Seriously, it was a wonder every bit as puzzling as that of the missing potholes. You couldn’t get lost in Sweden if you tried. Every intersection was dutifully marked, every roundabout a study in consistency, as intuitive and easy as an iPad. Say what you want about Ikea craftsmanship – and as someone who once snapped a Karlstad sectional sofa in half by simply sitting on it believe me I have plenty to say about it – but the Swedes build some of the best road signage I’ve ever laid eyes on, enough to make me proud once again to call it my ancestral homeland.
Other bits of minutiae caused me considerable alarm but I kept those largely to myself too.
Sweden is woefully, blissfully, beautifully, refreshingly under-retailed (though this mostly applies to the countryside because I counted more than 3,000 H&M stores in Stockholm proper). I spent several days wondering where the farmers bought baling twine, especially in a pinch, which to be honest is really the only time you ever really think about buying baling twine. In America we have Tractor Supply or any one of the thousands of John Deere dealerships, but I didn’t see any evidence of that in Sweden. And what about paint? We passed thousands of country homes, all beautifully, painstakingly maintained in brilliant yellows, whites, and iconic reds. The Swedes must spend a fortune on paint, but I didn’t see a single paint store there either.

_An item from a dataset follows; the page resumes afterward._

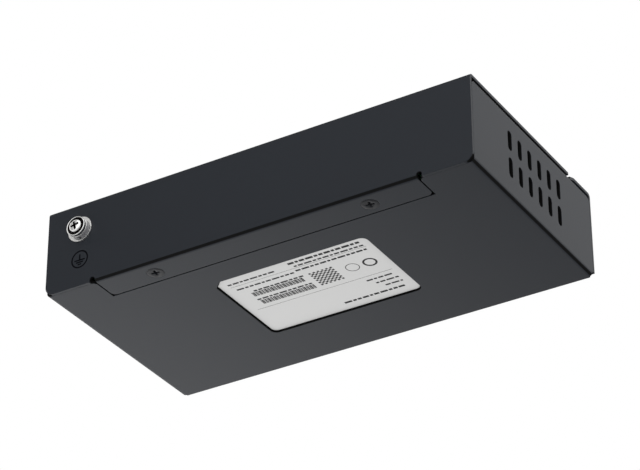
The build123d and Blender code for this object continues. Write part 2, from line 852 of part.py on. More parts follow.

These are the types of questions I pondered as Alison drifted off to sleep in the passenger seat. The buttery roads, and responsive (and safe!) Volvo handling made for especially sound sleeping and so I had a lot of time to try to work these things out.
To stay awake I turned to local radio. As far as I am concerned, the French Canadians have the best per capita radio dial in the world with something for every taste. You like African hip-hop? Quebec has a station for that. Euro-techno-pop? Check, Montreal has several. Banjo-laced American bluegrass you say? Yep, got it. I was curious to see if the Swedes could match it.
The dial though was utterly clogged with talk shows. I had no idea what they were talking about, but had a feeling it wasn’t much. In a place like Sweden there really isn’t much to talk about. And I mean that in a good way. It’s a place where almost nothing happens. The staples of the U.S. news media are mostly absent: no crime to speak of, no stories of abject, grinding poverty, not much in the way of sports, and with a single-party system Sweden is devoid of political intrigue too. But that didn’t appear to deter the hosts, they kept chatting in their very reserved, somber Swede voices. I couldn’t be sure, but one show seemed to be live coverage of a village funeral. I was really in the mood for something like an English-language show put on by the local road commission board, but I didn’t find anything interesting like that.
On our last day in Stockholm we met up with some friends, a native couple we knew through some dear former neighbors. Alison and Veronica paired off to talk meaty stuff: education, healthcare, fashion, design, and the general availability of organic foods in Sweden. Meanwhile I grilled Anders about paint, baling twine, talk radio, and potholes.
“It is true that in Sweden we are renowned for our roads,” he said in perfect “aw-shucks” English. Then he launched into one of the most elegant two minute treatises about road construction I’ve ever heard. Apparently they dig deep, use only the best stone, lay it down as thick as possible, and throughout the entire process commit to building it to last. It wasn’t intended to be remotely emotional, yet there I sat in the café, a teary-eyed mess of an American. It sounded so lovely, so foreign. I felt so proud to be one-quarter Swedish.
Nine days is a long time to be so far from home. As much of a blast as we were having we missed the kids, we missed real life, we missed our farm. You can imagine my relief when we got back to Detroit Metro Airport, cleared customs, loaded our bags, paid the parking fee, and exited the structure, tired but grateful to be heading home. And not 15 feet later we bounced through a pothole shaped roughly like Kazakhstan.